Your new sister-in-law will need to be angry at and “hurt” by you to keep her strategy going. It will actually have nothing to do with you. You have challenged her control over your brother and their lifestyle and for that reason, she needs to control your influence. She will probably never be on friendly terms as that would allow you to offer your opinions to your brother. She will be keeping you at a social and emotional distance.

Keep in mind, it’s not that she will never forgive you. You did nothing wrong. It’s that she will never stop using this incident as evidence that you are a bad person and your brother should not communicate with you. In truth, she actually doesn’t care about you (or many people) from a person-to-person standpoint. She only cares about what incidents are available to use for manipulation to obtain her goals. As I said, while your distress with the incident is temporary, I’m afraid your brother’s distress is just starting. He will be pitted against his family from this point.

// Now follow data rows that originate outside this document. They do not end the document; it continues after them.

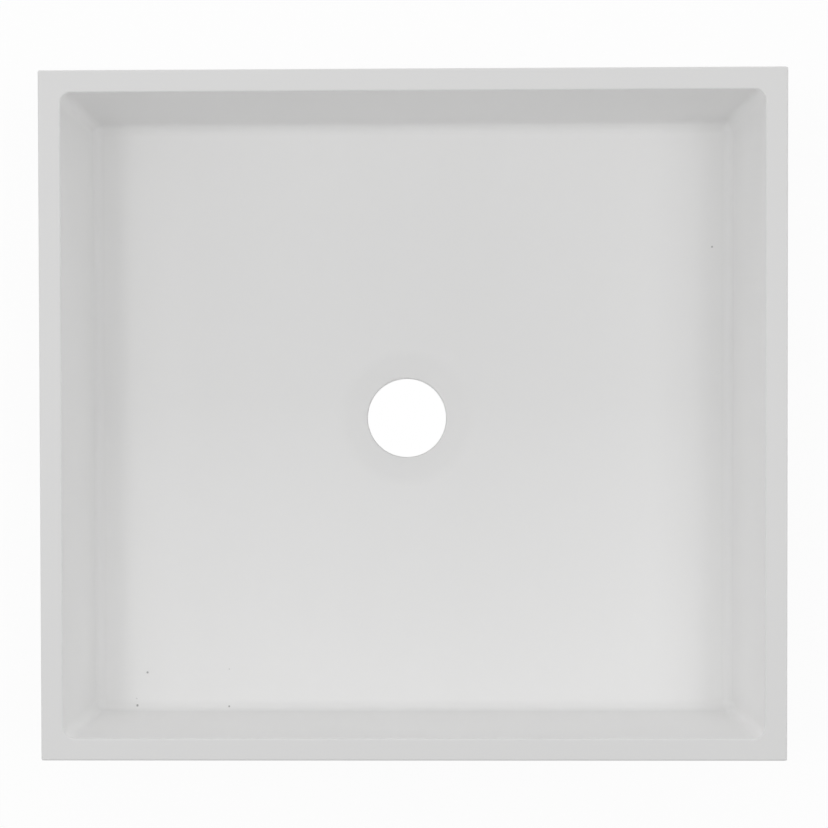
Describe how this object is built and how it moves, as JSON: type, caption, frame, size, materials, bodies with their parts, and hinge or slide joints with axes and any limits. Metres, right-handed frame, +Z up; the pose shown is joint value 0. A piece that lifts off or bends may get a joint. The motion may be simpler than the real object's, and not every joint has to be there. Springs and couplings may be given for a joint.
{
  "type": "washbasin",
  "caption": "Rectangular box washbasin with a flat rim, upright walls, a flat floor with a tight fillet all round and a round waste hole in a shallow dish.",
  "frame": {"origin": "on the counter, under the middle of the outside", "axes": "+Z up out of the bowl, +X to the right of the user, +Y away from the user"},
  "size_m": [0.4, 0.37, 0.135],
  "materials": {
    "sanded_sheet": "matte",
    "sawn_backing": "matte"
  },
  "bodies": {
    "root": {"floor_panel": "sanded_sheet", "front_wall": "sanded_sheet", "back_wall": "sanded_sheet", "left_wall": "sanded_sheet", "right_wall": "sanded_sheet", "left_floor_fillet": "sanded_sheet", "right_floor_fillet": "sanded_sheet", "front_floor_fillet": "sanded_sheet", "back_floor_fillet": "sanded_sheet", "front_left_corner_fillet": "sanded_sheet", "front_right_corner_fillet": "sanded_sheet", "back_left_corner_fillet": "sanded_sheet", "back_right_corner_fillet": "sanded_sheet", "waste_backing_ring": "sawn_backing", "front_cleat": "sawn_backing", "back_cleat": "sawn_backing", "left_cleat": "sawn_backing", "right_cleat": "sawn_backing", "front_left_corner_block": "sawn_backing", "front_right_corner_block": "sawn_backing", "back_left_corner_block": "sawn_backing", "back_right_corner_block": "sawn_backing"}
  },
  "joints": []
}
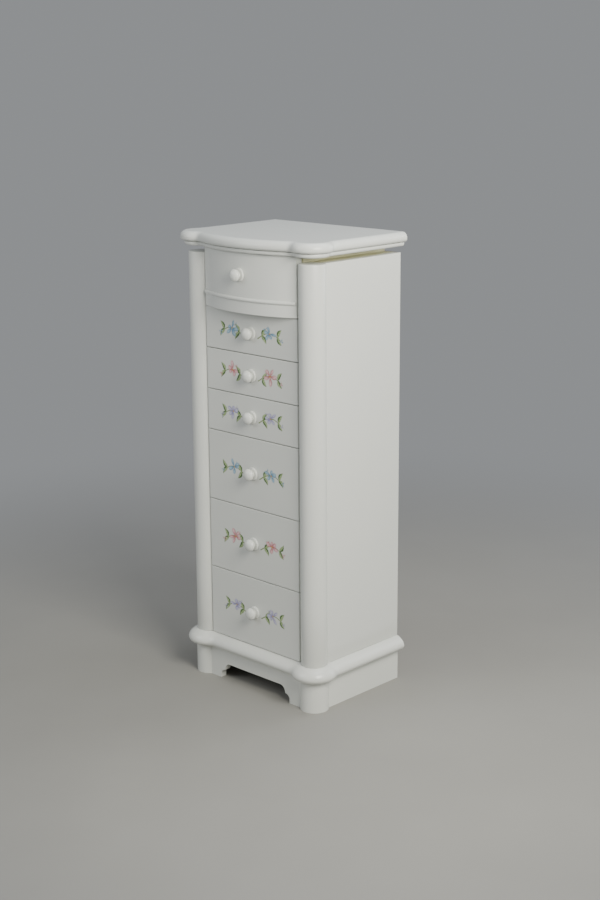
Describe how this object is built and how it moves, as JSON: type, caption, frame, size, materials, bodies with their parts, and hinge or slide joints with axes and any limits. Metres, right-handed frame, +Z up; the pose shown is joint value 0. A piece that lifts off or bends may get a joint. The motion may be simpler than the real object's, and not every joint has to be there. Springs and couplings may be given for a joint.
{
  "type": "tall narrow chest of drawers",
  "caption": "Tall narrow painted chest of drawers with a bowed top drawer, round corner posts, moulded top and base, turned knobs and hand-painted flowers.",
  "frame": {"origin": "on the floor, under the middle of the chest's bounding box", "axes": "+X to the chest's right as seen from the front, +Y to the back, +Z up"},
  "size_m": [0.5088, 0.3802, 1.2],
  "materials": {
    "white_painted_wood": "satin off-white enamel over wood",
    "white_painted_knob": "gloss white enamel over turned wood",
    "plain_softwood": "unfinished",
    "drawer_wood": "clear sealed",
    "drawer_plywood": "clear sealed",
    "hardboard": "smooth hardboard",
    "steel_pins": "bright"
  },
  "bodies": {
    "carcase": {"plinth_front": "white_painted_wood", "plinth_corner_left": "white_painted_wood", "plinth_corner_right": "white_painted_wood", "plinth_side_left": "white_painted_wood", "plinth_side_right": "white_painted_wood", "base_board": "white_painted_wood", "corner_post_left": "white_painted_wood", "corner_post_right": "white_painted_wood", "side_panel_left": "white_painted_wood", "side_panel_right": "white_painted_wood", "neck_rails": "white_painted_wood", "top_under_moulding": "white_painted_wood", "case_top_panel": "white_painted_wood", "top_board": "white_painted_wood", "plinth_back": "plain_softwood", "plinth_glue_blocks": "plain_softwood", "front_rails": "plain_softwood", "drawer_runners_left": "plain_softwood", "drawer_runners_right": "plain_softwood", "drawer_guides": "plain_softwood", "back_panel": "hardboard", "back_panel_pins": "steel_pins"},
    "drawer_1": {"drawer_1_front": "white_painted_wood", "drawer_1_sides": "drawer_wood", "drawer_1_back": "drawer_wood", "drawer_1_bottom": "drawer_plywood", "drawer_1_knob": "white_painted_knob", "drawer_1_bead": "white_painted_wood"},
    "drawer_2": {"drawer_2_front": "white_painted_wood", "drawer_2_sides": "drawer_wood", "drawer_2_back": "drawer_wood", "drawer_2_bottom": "drawer_plywood", "drawer_2_knob": "white_painted_knob"},
    "drawer_3": {"drawer_3_front": "white_painted_wood", "drawer_3_sides": "drawer_wood", "drawer_3_back": "drawer_wood", "drawer_3_bottom": "drawer_plywood", "drawer_3_knob": "white_painted_knob"},
    "drawer_4": {"drawer_4_front": "white_painted_wood", "drawer_4_sides": "drawer_wood", "drawer_4_back": "drawer_wood", "drawer_4_bottom": "drawer_plywood", "drawer_4_knob": "white_painted_knob"},
    "drawer_5": {"drawer_5_front": "white_painted_wood", "drawer_5_sides": "drawer_wood", "drawer_5_back": "drawer_wood", "drawer_5_bottom": "drawer_plywood", "drawer_5_knob": "white_painted_knob"},
    "drawer_6": {"drawer_6_front": "white_painted_wood", "drawer_6_sides": "drawer_wood", "drawer_6_back": "drawer_wood", "drawer_6_bottom": "drawer_plywood", "drawer_6_knob": "white_painted_knob"},
    "drawer_7": {"drawer_7_front": "white_painted_wood", "drawer_7_sides": "drawer_wood", "drawer_7_back": "drawer_wood", "drawer_7_bottom": "drawer_plywood", "drawer_7_knob": "white_painted_knob"}
  },
  "joints": [
    {"name": "drawer_1_slide", "type": "slide", "parent": "carcase", "child": "drawer_1", "axis": [0, -1, 0], "range_m": [0, 0.2]},
    {"name": "drawer_2_slide", "type": "slide", "parent": "carcase", "child": "drawer_2", "axis": [0, -1, 0], "range_m": [0, 0.2]},
    {"name": "drawer_3_slide", "type": "slide", "parent": "carcase", "child": "drawer_3", "axis": [0, -1, 0], "range_m": [0, 0.2]},
    {"name": "drawer_4_slide", "type": "slide", "parent": "carcase", "child": "drawer_4", "axis": [0, -1, 0], "range_m": [0, 0.2]},
    {"name": "drawer_5_slide", "type": "slide", "parent": "carcase", "child": "drawer_5", "axis": [0, -1, 0], "range_m": [0, 0.2]},
    {"name": "drawer_6_slide", "type": "slide", "parent": "carcase", "child": "drawer_6", "axis": [0, -1, 0], "range_m": [0, 0.2]},
    {"name": "drawer_7_slide", "type": "slide", "parent": "carcase", "child": "drawer_7", "axis": [0, -1, 0], "range_m": [0, 0.2]}
  ]
}
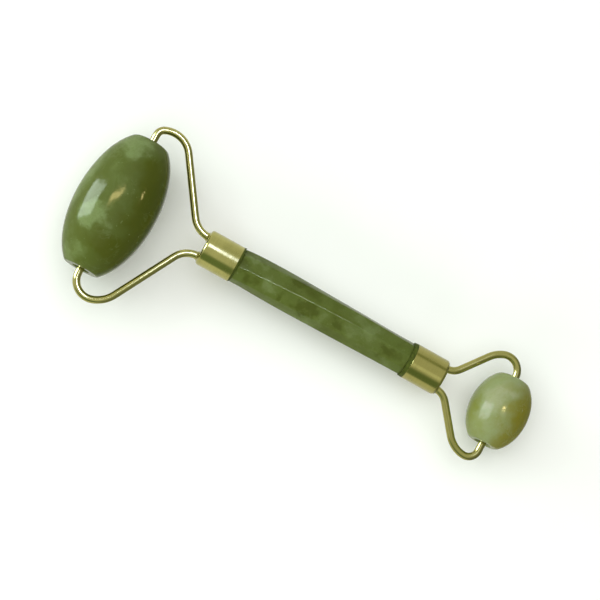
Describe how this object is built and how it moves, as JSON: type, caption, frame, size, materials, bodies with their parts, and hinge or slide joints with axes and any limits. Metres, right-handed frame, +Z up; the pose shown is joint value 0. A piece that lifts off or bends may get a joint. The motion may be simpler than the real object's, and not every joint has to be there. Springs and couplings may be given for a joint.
{
  "type": "face roller",
  "caption": "Hand-held face roller: an octagonal jade handle with a brass ferrule and bent wire frame at each end, carrying a large and a small barrel-shaped stone roller that spin.",
  "frame": {"origin": "on the table under the middle of the box round the object, as it lies on both rollers", "axes": "+X along the handle towards the small roller, +Y along the roller axes, +Z up, out of the plane of the wire frames; the handle slopes down by 1.5 degrees towards the small roller"},
  "size_m": [0.1432, 0.0548, 0.0237],
  "materials": {
    "jade_dark": "polished, cloudy, slightly translucent green",
    "jade_handle": "polished, cloudy, slightly translucent green",
    "jade_light": "polished, cloudy, pale green",
    "brass": "polished",
    "braze": "satin",
    "adhesive": "set epoxy, dark",
    "bush": "moulded, dark"
  },
  "bodies": {
    "handle_frame": {"handle": "jade_handle", "large_ferrule": "brass", "small_ferrule": "brass", "large_wire_frame": "brass", "small_wire_frame": "brass", "large_frame_braze": "braze", "small_frame_braze": "braze", "large_ferrule_adhesive": "adhesive", "small_ferrule_adhesive": "adhesive"},
    "large_roller": {"large_roller": "jade_dark", "large_bush_upper": "bush", "large_bush_lower": "bush"},
    "small_roller": {"small_roller": "jade_light", "small_bush_upper": "bush", "small_bush_lower": "bush"}
  },
  "joints": [
    {"name": "large_roller_spin", "type": "hinge", "parent": "handle_frame", "child": "large_roller", "pos_m": [-0.05976, 0.00023, 0.01185], "axis": [0, 1, 0], "continuous": true},
    {"name": "small_roller_spin", "type": "hinge", "parent": "handle_frame", "child": "small_roller", "pos_m": [0.06294, 0.00223, 0.00867], "axis": [0, 1, 0], "continuous": true}
  ]
}
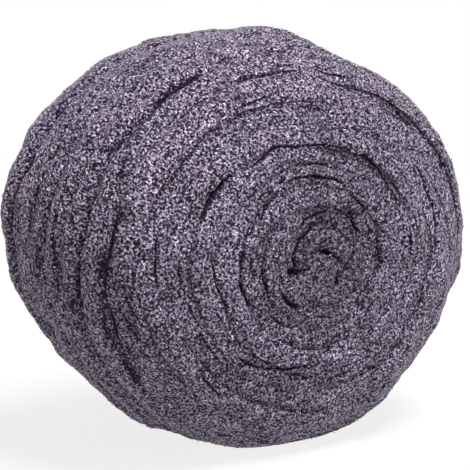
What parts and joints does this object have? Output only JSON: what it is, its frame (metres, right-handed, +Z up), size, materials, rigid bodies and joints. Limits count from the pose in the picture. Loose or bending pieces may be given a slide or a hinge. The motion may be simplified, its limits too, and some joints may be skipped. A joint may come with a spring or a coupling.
{
  "type": "steel wool roll",
  "caption": "Soft roll of steel wool: one long matted strip wound into a drum, with a spiral on both faces and a small flat it rests on.",
  "frame": {"origin": "centre of the roll's box in X and Y, on the flat spot it rests on", "axes": "+Z up; Y along the roll's winding axis, with the better spiral face towards -Y"},
  "size_m": [0.187, 0.1062, 0.1673],
  "materials": {
    "steel_wool": "dull grey steel fibre with a faint violet cast"
  },
  "bodies": {
    "root": {"wool_roll": "steel_wool"}
  },
  "joints": []
}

You have done what healthy people must do with personality disorders and those who abuse our support and help. You have tried to set boundaries and responded as though the sister-in-law might have a “normal” method of interacting with others. The condition of the house tells us that she does not view things in a normal manner — having a high tolerance for substandard living conditions. You’ll need to protect yourself and continue to enforce boundaries. She will now feel justified in leaving the house in a deteriorated state and will probably keep the last month’s rent. Personality disorders totally justify their abuse and use of others. Be cautious in dealing with her. Anything you say can and will be held against you.